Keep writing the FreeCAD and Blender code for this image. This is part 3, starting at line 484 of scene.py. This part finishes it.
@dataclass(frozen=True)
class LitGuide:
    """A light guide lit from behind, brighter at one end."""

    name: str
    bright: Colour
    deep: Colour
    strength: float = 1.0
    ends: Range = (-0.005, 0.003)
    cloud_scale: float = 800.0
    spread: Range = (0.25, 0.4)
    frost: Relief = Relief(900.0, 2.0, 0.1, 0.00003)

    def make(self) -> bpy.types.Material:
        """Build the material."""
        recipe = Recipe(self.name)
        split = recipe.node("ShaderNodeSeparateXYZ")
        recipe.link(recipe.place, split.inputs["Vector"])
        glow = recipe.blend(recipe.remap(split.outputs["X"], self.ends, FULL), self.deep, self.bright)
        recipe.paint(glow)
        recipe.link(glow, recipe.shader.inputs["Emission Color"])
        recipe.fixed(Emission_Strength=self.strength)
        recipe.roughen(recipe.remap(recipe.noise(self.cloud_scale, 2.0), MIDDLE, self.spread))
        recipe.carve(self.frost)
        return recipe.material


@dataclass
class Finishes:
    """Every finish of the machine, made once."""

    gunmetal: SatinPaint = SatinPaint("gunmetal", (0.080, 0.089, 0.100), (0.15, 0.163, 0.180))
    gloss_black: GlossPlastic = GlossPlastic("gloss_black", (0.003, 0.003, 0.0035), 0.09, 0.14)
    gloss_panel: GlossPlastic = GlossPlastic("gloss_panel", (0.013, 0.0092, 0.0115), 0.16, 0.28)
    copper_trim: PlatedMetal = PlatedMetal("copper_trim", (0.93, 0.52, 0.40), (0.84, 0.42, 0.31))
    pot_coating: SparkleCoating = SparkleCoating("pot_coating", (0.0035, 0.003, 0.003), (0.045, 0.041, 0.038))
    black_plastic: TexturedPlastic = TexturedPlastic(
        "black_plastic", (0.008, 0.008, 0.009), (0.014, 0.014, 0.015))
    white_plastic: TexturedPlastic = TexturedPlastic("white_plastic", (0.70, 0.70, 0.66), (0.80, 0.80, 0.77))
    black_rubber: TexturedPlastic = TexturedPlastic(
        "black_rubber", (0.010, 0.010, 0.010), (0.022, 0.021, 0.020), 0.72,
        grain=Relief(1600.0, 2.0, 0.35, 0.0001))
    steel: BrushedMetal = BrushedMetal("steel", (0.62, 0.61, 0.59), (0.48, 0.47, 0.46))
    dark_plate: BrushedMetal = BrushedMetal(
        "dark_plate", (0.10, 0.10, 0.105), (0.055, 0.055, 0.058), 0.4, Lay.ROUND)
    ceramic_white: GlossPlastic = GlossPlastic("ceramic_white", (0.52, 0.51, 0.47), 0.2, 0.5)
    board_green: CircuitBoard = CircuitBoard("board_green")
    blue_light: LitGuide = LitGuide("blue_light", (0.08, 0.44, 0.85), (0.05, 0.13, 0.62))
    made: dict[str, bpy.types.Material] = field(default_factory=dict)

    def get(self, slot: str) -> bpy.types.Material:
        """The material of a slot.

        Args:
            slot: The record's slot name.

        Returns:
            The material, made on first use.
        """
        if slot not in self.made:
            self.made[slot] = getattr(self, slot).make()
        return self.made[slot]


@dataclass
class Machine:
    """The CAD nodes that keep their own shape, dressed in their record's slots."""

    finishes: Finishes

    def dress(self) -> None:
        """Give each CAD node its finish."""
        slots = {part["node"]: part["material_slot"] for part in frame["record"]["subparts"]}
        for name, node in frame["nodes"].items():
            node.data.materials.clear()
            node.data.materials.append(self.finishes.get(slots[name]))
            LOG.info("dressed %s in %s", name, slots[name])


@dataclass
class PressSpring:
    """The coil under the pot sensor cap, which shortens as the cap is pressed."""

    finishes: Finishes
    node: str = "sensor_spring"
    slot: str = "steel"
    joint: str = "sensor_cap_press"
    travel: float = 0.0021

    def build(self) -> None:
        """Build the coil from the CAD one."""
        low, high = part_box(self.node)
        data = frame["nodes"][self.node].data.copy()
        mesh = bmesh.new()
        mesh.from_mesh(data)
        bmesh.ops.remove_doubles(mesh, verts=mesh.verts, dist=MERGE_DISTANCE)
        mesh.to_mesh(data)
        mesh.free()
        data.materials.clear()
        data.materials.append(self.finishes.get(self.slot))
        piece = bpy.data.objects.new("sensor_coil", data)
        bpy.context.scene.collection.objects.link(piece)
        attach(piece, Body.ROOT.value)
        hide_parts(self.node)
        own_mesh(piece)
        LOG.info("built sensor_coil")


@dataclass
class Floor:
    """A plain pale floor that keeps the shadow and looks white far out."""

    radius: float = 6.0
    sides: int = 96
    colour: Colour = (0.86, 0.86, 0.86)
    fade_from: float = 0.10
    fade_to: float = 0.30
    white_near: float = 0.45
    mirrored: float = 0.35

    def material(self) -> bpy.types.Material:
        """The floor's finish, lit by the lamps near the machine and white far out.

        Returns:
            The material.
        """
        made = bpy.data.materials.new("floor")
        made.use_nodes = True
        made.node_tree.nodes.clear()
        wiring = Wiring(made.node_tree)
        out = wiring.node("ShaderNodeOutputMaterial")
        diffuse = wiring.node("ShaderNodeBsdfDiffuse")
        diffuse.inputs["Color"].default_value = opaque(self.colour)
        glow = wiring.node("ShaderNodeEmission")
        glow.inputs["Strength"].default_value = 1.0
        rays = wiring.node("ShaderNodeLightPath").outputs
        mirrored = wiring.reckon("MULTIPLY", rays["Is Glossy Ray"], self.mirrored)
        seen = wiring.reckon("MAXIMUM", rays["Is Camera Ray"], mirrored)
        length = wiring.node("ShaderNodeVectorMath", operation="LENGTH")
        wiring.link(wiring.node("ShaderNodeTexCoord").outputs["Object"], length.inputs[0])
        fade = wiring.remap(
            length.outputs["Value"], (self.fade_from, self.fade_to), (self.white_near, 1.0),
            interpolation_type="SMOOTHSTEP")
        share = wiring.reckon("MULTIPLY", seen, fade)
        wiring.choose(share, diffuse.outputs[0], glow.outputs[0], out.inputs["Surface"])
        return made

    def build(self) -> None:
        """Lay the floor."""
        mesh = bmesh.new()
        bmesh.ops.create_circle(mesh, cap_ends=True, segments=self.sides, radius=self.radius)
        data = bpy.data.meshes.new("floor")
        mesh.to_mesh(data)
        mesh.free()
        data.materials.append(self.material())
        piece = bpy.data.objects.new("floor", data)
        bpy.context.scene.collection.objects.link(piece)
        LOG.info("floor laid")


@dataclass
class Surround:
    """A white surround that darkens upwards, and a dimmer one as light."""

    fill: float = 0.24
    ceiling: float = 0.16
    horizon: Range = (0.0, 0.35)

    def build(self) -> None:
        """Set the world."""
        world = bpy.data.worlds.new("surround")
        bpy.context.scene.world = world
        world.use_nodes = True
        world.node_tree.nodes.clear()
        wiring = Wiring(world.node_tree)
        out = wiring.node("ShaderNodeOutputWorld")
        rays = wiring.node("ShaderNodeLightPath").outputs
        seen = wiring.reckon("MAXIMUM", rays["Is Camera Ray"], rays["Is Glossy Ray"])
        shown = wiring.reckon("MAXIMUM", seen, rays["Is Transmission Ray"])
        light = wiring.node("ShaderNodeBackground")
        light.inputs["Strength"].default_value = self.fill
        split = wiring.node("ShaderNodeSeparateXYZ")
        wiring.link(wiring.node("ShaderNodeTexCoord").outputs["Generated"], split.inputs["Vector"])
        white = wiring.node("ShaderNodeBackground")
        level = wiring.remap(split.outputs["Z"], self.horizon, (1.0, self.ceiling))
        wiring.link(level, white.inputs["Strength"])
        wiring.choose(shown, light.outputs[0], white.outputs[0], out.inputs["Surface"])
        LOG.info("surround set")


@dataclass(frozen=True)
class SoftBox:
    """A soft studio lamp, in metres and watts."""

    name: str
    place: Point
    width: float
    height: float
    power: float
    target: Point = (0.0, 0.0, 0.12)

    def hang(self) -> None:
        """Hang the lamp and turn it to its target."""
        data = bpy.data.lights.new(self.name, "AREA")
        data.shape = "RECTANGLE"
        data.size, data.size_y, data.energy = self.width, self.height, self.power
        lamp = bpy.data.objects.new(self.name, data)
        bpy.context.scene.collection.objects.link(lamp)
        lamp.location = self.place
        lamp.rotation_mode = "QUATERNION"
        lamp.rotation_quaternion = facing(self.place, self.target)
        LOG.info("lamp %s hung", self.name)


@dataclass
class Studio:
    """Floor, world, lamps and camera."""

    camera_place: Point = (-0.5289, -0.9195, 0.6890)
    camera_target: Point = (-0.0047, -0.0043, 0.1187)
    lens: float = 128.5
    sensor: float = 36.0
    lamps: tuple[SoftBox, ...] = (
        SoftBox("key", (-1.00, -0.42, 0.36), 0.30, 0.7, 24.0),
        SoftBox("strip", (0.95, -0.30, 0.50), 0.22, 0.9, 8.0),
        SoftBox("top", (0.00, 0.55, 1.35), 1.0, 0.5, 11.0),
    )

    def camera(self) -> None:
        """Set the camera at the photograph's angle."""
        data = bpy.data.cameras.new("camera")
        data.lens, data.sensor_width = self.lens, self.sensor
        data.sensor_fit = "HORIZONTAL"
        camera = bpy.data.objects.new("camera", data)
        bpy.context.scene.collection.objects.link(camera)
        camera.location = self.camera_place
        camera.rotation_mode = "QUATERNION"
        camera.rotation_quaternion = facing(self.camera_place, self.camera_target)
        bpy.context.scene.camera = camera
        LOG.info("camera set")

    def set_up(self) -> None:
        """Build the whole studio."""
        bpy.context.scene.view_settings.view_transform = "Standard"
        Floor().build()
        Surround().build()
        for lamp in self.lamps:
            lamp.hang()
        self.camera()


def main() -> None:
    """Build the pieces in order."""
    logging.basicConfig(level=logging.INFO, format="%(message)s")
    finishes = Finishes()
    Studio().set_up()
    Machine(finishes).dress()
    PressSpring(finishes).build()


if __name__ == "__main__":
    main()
▬▬▬▬▬▬▬▬▬▬
## THE REQUEST
Print the listing above from its first line through the line with "light guide lit", and stop there.

## SOLUTION TO THIS PROBLEM
Keep writing the FreeCAD and Blender code for this image. This is part 3, starting at line 484 of scene.py. This part finishes it.
@dataclass(frozen=True)
class LitGuide:
    """A light guide lit from behind, brighter at one end."""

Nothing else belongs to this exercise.